Sarah Friar

It doesn’t seem to matter how far or how high you travel, if you’re from Northern Ireland it’s hard not to take a little piece of home with you.

Sarah Friar, originally from Sion Mills in County Tyrone, is currently the California-based CEO of the fast-expanding neighbourhood app Nextdoor, now operating in 11 countries around the world. Nextdoor is the place where you can plug into the neighbourhoods that matter to you.

But, despite her high-powered career in the US, she returns home as often as she can, and is passionate about helping young entrepreneurs here. She also believes that growing up in Northern Ireland has helped her current role, leading a company that is based around the idea of kindness and connections.

“I would say three important gifts came from my growing up here,” she says. “Firstly, the value of hard work. In summer I’d spend weekends working on my aunt’s farm and remember my uncle Louis waking us at dawn to get started. I also learned the value of community. Sion Mills was founded by the Herdman family around their linen mill in the 19th century. They believed in the power of the community as more than just as a workforce. They saw the value of integrating the community into your business, which reflects my work with Nextdoor today.”

“Finally, the history of entrepreneurship and innovation in Northern Ireland, I see that spirit coming through today.”

Sarah also placed great value on the integrated primary school she attended at Sion Mills and believes the integrated system is the way ahead to bring communities together in Northern Ireland.

The sheer diversity of her career path has been another plus. After taking a degree in Engineering at Oxford University, she worked at the Ashanti goldfields in Ghana, studying how to extract gold from sulphate ores for her Masters thesis. 

There followed a number of very different but high-powered roles, at companies like Goldman Sachs, McKinsey and Square, giving her an important insight into the worlds of tech and finance and the chance to work with leading entrepreneurs.

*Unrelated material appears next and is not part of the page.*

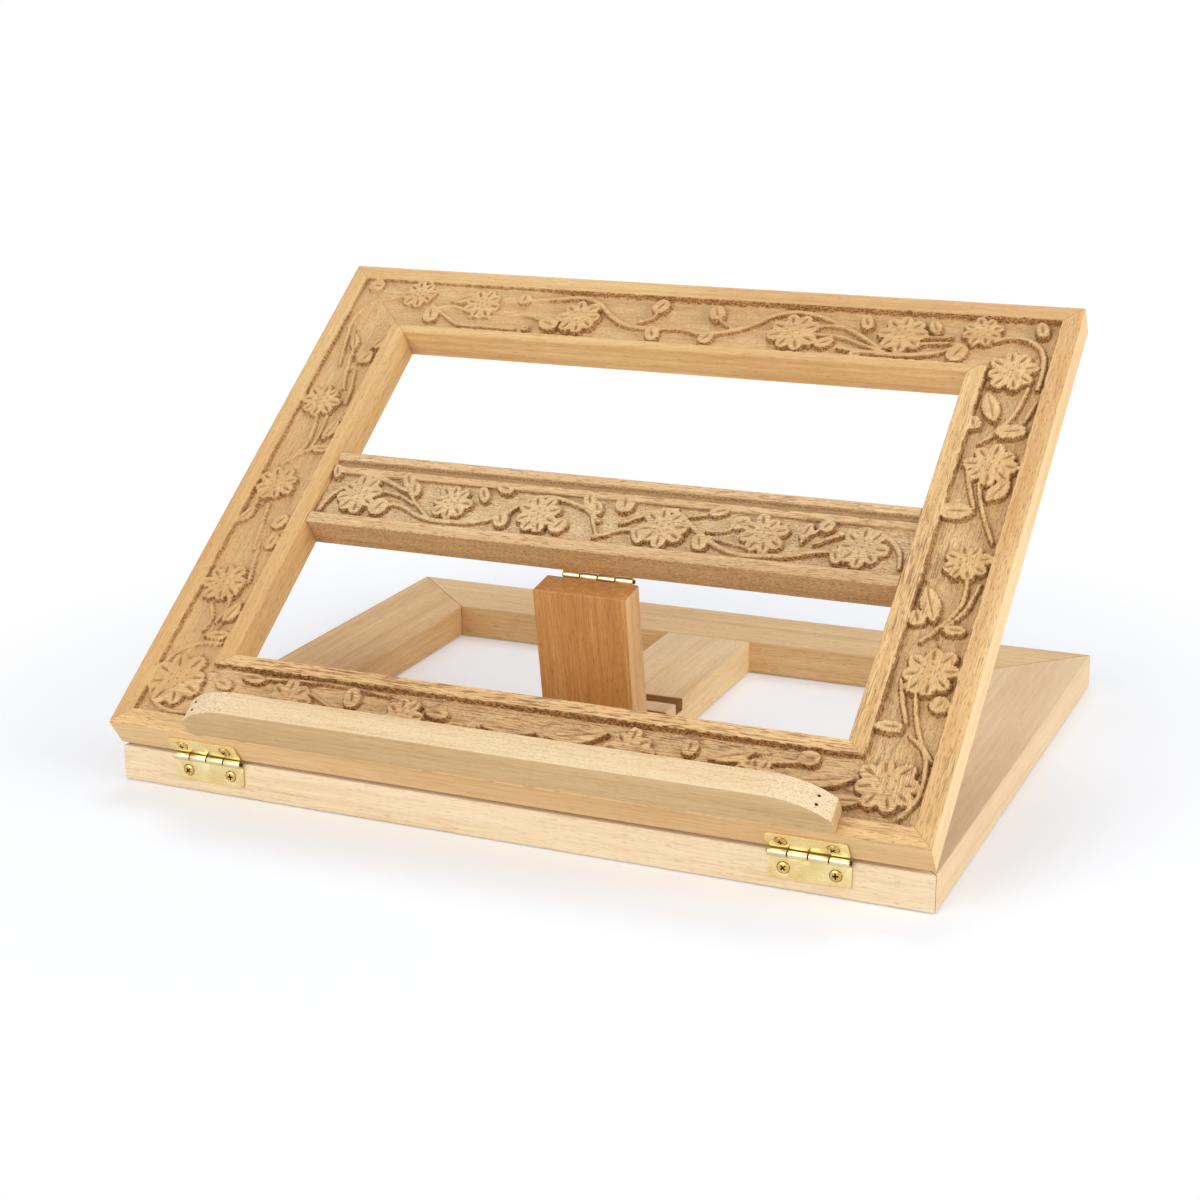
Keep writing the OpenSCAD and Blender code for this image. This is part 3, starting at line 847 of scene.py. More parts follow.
def carveFlower(panel, x, v, radius, turn):
    where = nearby(panel, x, v, radius + flowerCut["margin"])
    if not len(where):
        return
    dx, dv = panel["x"][where] - x, panel["v"][where] - v
    dice = np.random.default_rng(int(abs(x) * 31 + v))
    petals = []
    for k in range(flowerCut["petals"]):
        angle = math.radians(turn) + 2 * math.pi * k / flowerCut["petals"]
        angle += dice.uniform(-flowerCut["uneven"], flowerCut["uneven"])
        reach = radius * dice.uniform(*flowerCut["reach"])
        along = dx * math.cos(angle) + dv * math.sin(angle)
        side = dv * math.cos(angle) - dx * math.sin(angle)
        petals.append((along, side, reach))
    for along, side, reach in petals:
        halfLong, halfWide = flowerCut["halfLong"] * reach, flowerCut["halfWide"] * reach
        crown = flowerCut["top"] - flowerCut["sideFall"] * (side / halfWide) ** 2
        crown -= flowerCut["tipFall"] * np.clip(along / reach, 0, 1) ** 4
        out = along - flowerCut["middle"] * reach
        lift(panel, where, insideOval(out, side, halfLong, halfWide, flowerCut["blunt"]), crown)
    for along, side, reach in petals:
        out, halfLong = along - flowerCut["slitMiddle"] * reach, flowerCut["slitLong"] * reach
        inside = insideOval(out, side, halfLong, flowerCut["slitWide"])
        slit(panel, where, inside, flowerCut["slitDeep"])
    away = np.hypot(dx, dv)
    top = flowerCut["top"] + flowerCut["heartTop"] - flowerCut["heartFall"] * away**2
    lift(panel, where, flowerCut["heart"] * radius - away, top)
    for k in range(flowerCut["dots"] + 1):
        angle = math.radians(turn + flowerCut["dotTurn"]) + k * 2 * math.pi / flowerCut["dots"]
        away = flowerCut["dotRing"] * radius * (k < flowerCut["dots"])
        fromDot = np.hypot(dx - away * math.cos(angle), dv - away * math.sin(angle))
        slit(panel, where, flowerCut["dotR"] - fromDot, flowerCut["dotDeep"])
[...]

In 2018, she became CEO of Nextdoor, founded a decade earlier. The genesis of the app was when the founders discovered that nearly a third of Americans did not know a single neighbour.

“That was jaw dropping for them. They saw that even in a world increasingly connected, we as a society feel this huge sense of isolation. That we live hidden behind glass, don’t interact on a day-to-day basis. Whole groups of people are being dehumanised. People who have so much in common are kept apart.”

Nextdoor essentially acts to bring the neighbourhood together. On one level the app might be used to find a local plumber or babysitter. On another, it might connect like-minded people or those involved in common activities, from a cyclist to a home-schooling mother.

“Building whole communities from that first act of getting to know each other is really the premise of Nextdoor. We believe we have a huge role to play in knitting communities and neighbourhoods back together again.”

But that is only half the story. In the largely anonymous world of social media, bullying and abuse can ruin people’s enjoyment of the net. Nextdoor puts accountability, trust and kindness at the forefront of its offering.

“One way we have always differentiated from other platforms,” Sarah says, “is that you can’t be anonymous on Nextdoor. Nextdoor is made up of real people, enabling you to build real-world connections with those nearby.”

There is also the kindness reminder, one of several measures that have emerged from collaboration with global experts in social science in order to make the platform as welcoming as possible.

The kindness reminder pops up when someone is writing something that might lead to uncivil language. “It invites the person writing to reflect for a moment,” Sarah says. ‘It also reminds people that what they are writing will be reviewed later, and may not reflect well on them. We find that about a third of posts are edited following the kindness reminder.”

Another area of research has been into loneliness.

“Loneliness is a global epidemic and something we wanted to address. Our recent global study found that knowing as few as six neighbours has a significant impact on ending feelings of isolation, and has a material impact on people’s health. Also, that even small, random, acts of kindness are good for your health as well as the community.”

These ideas, Sarah notes, would be second nature here in Northern Ireland, where Nextdoor has recently been rolled out. Already nearly one in five households in Belfast have signed up to the app.

Sarah, who misses the craic with family and friends, returns for visits when she can find time from her packed schedule. Whether giving talks, running workshops or meeting young entrepreneurs, she always finds time for the Ormeau Baths tech hub too, which she has passionately supported from its inception in 2016.

“It’s wonderful for me to support from a distance, to put money back in the community but also to support it when I’m in Northern Ireland. Ormeau Baths is like a small-scale Silicon Valley, a hub of entrepreneurs. There’s a focus on diversity too, you can really see the emergence of female entrepreneurs in Belfast now, which I am truly delighted about.”